Filmmaker Gilbert said the film was the result of two years of research. He claims he found nude and fetish photos of Obama's late mother Ann Dunham, which he says were taken in late 1960 by Davis in Davis's Hawaii home. Gilbert compared these to Dunham's high school pictures and says he found the similarity to be "obvious". The Hollywood Reporter said, "He did not use an expert, however, to support his finding." [7]
Gilbert says that more than one million copies of his film were mailed to voters in Iowa, Ohio, Nevada, New Hampshire and Colorado prior to the 2012 United States presidential election. He refused to disclose who funded the film's wide mailings. The Daily Beast reported that there was no way to verify the numbers claimed by Gilbert. [3]

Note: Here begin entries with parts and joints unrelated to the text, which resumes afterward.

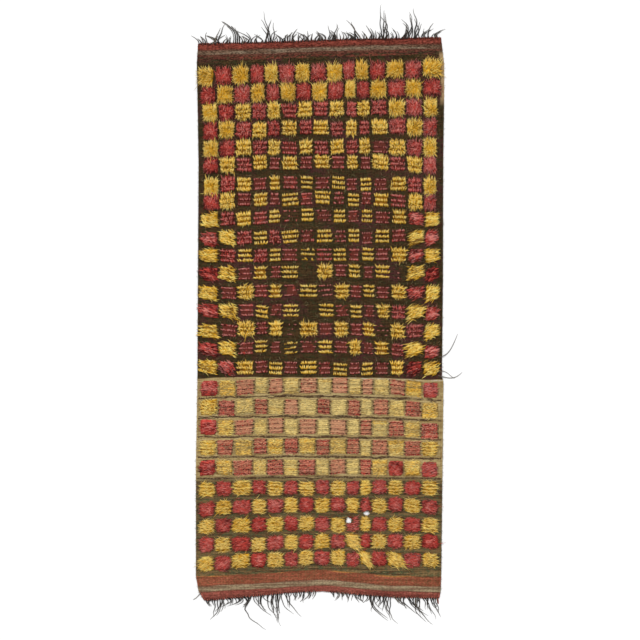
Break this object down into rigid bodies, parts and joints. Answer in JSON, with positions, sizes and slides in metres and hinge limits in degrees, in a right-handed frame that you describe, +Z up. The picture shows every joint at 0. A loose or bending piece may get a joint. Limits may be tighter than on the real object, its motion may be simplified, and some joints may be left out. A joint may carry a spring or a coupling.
{
  "type": "shaggy kilim runner rug",
  "caption": "Long hand-woven runner rug with yellow and red knotted pile blocks on a brown and khaki woven ground, striped flat-woven ends and dark loose warp ends.",
  "frame": {"origin": "the middle of the underside, on the floor", "axes": "+X across the rug to its right-hand edge, +Y along the rug to its far end, +Z up from the floor"},
  "size_m": [1.2164, 2.8277, 0.014],
  "materials": {
    "wool_pile": "hand-spun wool, ochre yellow and crimson red pile on a dark brown and khaki ground, matt and fuzzy",
    "warp_yarn": "plied dark brown wool yarn, matt"
  },
  "bodies": {
    "root": {"rug_body": "wool_pile", "fringe_top": "warp_yarn", "fringe_bottom": "warp_yarn"}
  },
  "joints": []
}
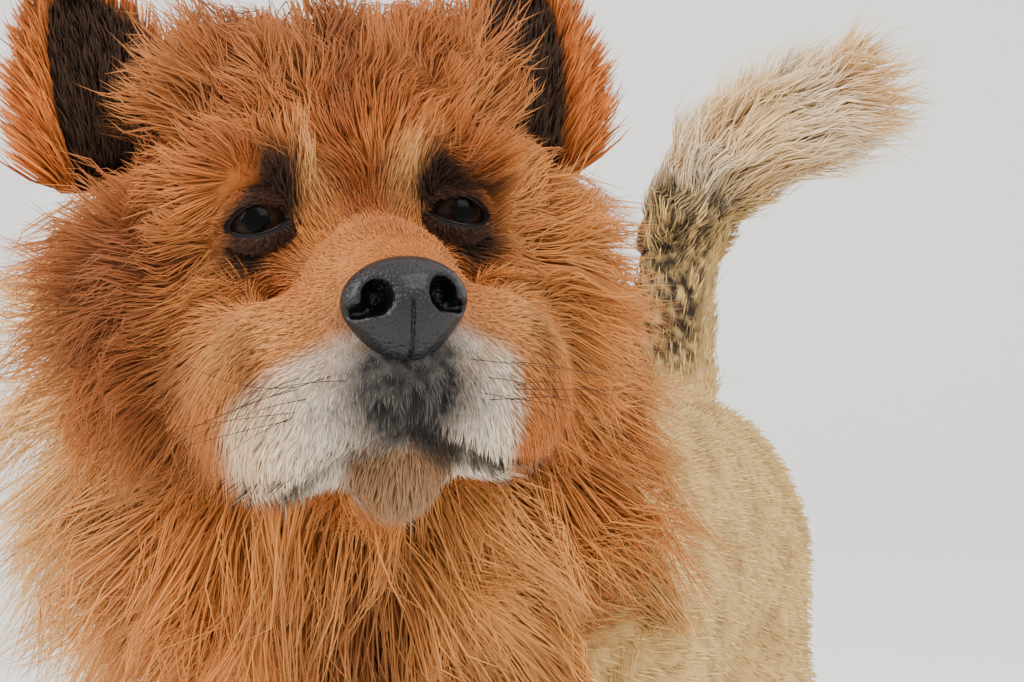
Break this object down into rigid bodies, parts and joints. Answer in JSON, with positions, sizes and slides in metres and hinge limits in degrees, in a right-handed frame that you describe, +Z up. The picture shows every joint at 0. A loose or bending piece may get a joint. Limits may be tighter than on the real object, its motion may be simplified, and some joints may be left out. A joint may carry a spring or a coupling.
{
  "type": "chow chow model",
  "caption": "Life-size standing chow chow in a lion clip: full rust mane, short clipped body and a plumed tail, its head turned a little to its left.",
  "frame": {"origin": "centre of the bounding box's bottom, level with the soles", "axes": "+Z up, -Y the way the dog faces, +X towards the dog's left"},
  "size_m": [0.3746, 0.7444, 0.7732],
  "materials": {
    "body_coat": "short clipped fur, matte",
    "mane_coat": "long soft fur, matte",
    "face_coat": "short dense fur, matte",
    "ear_coat": "short fur round a dark cup, matte",
    "plume_coat": "long soft fur, matte",
    "nose_leather": "pebbled and damp",
    "eye": "wet and glossy"
  },
  "bodies": {
    "root": {"torso": "body_coat", "foreleg_left": "body_coat", "foreleg_right": "body_coat", "hindleg_left": "body_coat", "hindleg_right": "body_coat", "forepaw_left": "body_coat", "forepaw_right": "body_coat", "hindpaw_left": "body_coat", "hindpaw_right": "body_coat", "neck": "mane_coat", "head": "face_coat", "ear_left": "ear_coat", "ear_right": "ear_coat", "tail": "body_coat", "tail_plume": "plume_coat", "nose": "nose_leather", "eye_left": "eye", "eye_right": "eye"}
  },
  "joints": []
}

Critical reaction to the film was largely negative. David Maraniss, author of Barack Obama: The Story, described the film as "preposterous", saying that it is "depressing to have so much fictional, unreported, conspiratorial, unhistorical stuff floating around." Among anti-Obama productions, Maraniss said "This DVD is the worst of the bunch." [2]
The Daily Beast commentator Michelle Goldberg wrote, "It's tempting to ignore Dreams from My Real Father because it's so preposterous ... What matters here is not that a lone crank made a vulgar conspiracy video, one that outdoes even birther propaganda in its lunacy and bad taste. It's that the video is finding an audience on the right." [3] The Hollywood Reporter stated that the film makes unsubstantiated allegations that President Barack Obama lied about being the son of Barack Obama Sr., and quoted Steve Murphy, a Democratic consultant, who said, "It's about the lowest thing you can do to accuse, with no evidence, the opposition candidate's mother of being a porn star ... There are two motives behind this—racism and money. It's a cynical attempt to make some coin and exploit the views of the fringes of mainstream views." [7]

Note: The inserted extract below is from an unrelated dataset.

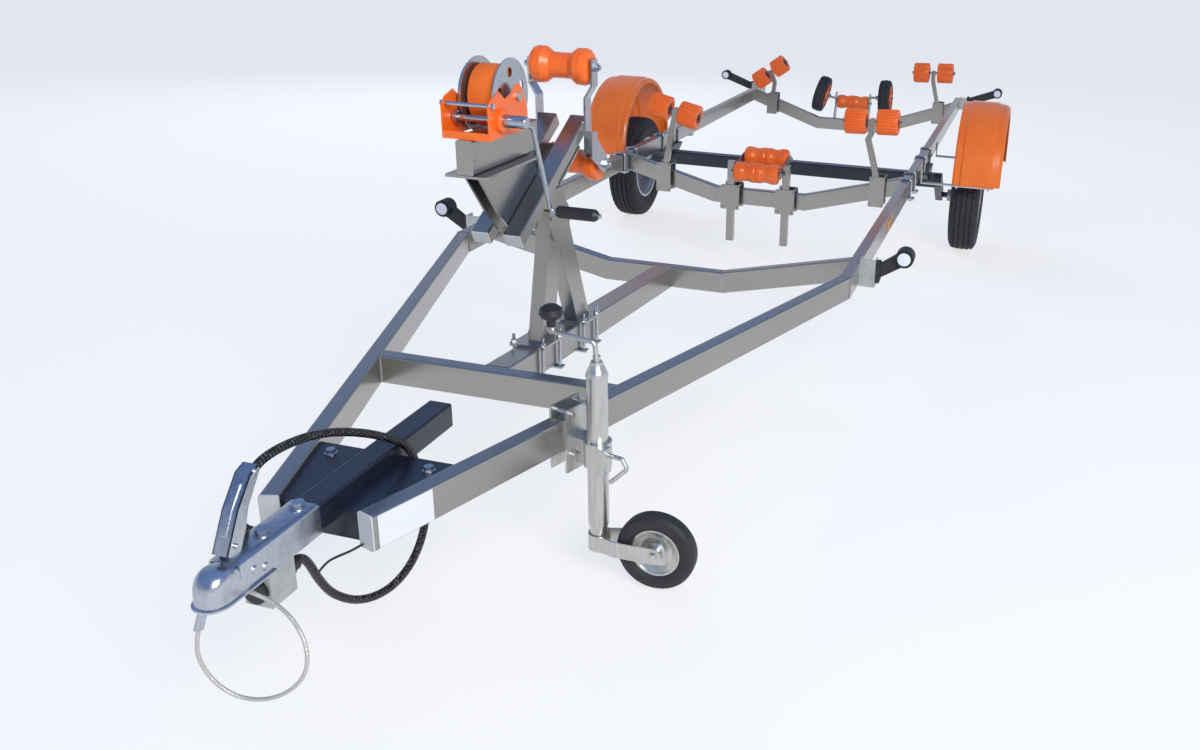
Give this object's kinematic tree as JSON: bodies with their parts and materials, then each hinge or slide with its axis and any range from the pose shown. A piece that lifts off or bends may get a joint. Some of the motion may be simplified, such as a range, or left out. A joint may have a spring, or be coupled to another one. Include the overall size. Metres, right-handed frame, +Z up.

Slate said that the film "peddles a conspiracy theory so convoluted that more traditional birthers must be envious of its creativity". [8]
Orly Taitz, who has said she believes that Obama was not born in the United States (the birther theory), disliked the film, as it claims Obama's father was an American, albeit a Communist. [9] Neither allegation was supported.
Gilbert rejected this position: "... 'birthers' are barking up the wrong tree. It's not a question of where Obama was born—but rather, one of paternity." [10]
Bill Armistead, the chairman of the Alabama Republican Party, called the film's theory "absolutely terrifying". [11]
Barack Obama's estranged half-brother Malik Obama gave an interview to Gilbert and expressed interest in his theory. [12] [13] [14]
Gilbert's claim that Obama's mother posed nude, allegedly by Davis, was proven false after blogger Loren Collins found that most of the photos Gilbert presented as evidence of his claim came from a magazine that ceased publication two years before Obama's mother arrived in Hawaii. [15] Gilbert altered promotion of this claim on the website for his film in response to Collins's debunking, but he has never admitted his claim has been proven false or provided evidence to counter the debunking. [16]
In 2014 activist Loren Collins filed a complaint against Gilbert with the Federal Election Commission, saying that the filmmaker was required to disclose his donors who financed the pre-election mailing of millions of unsolicited DVDs of the film to voters in several swing states. The Washington Post reported that in March 2016, the FEC, split evenly between Republican and Democratic members, ruled that Gilbert's DVD mailing was considered "press", and therefore not subject to donor disclosure as the mass-mailing could be argued to be a "marketing effort". [5]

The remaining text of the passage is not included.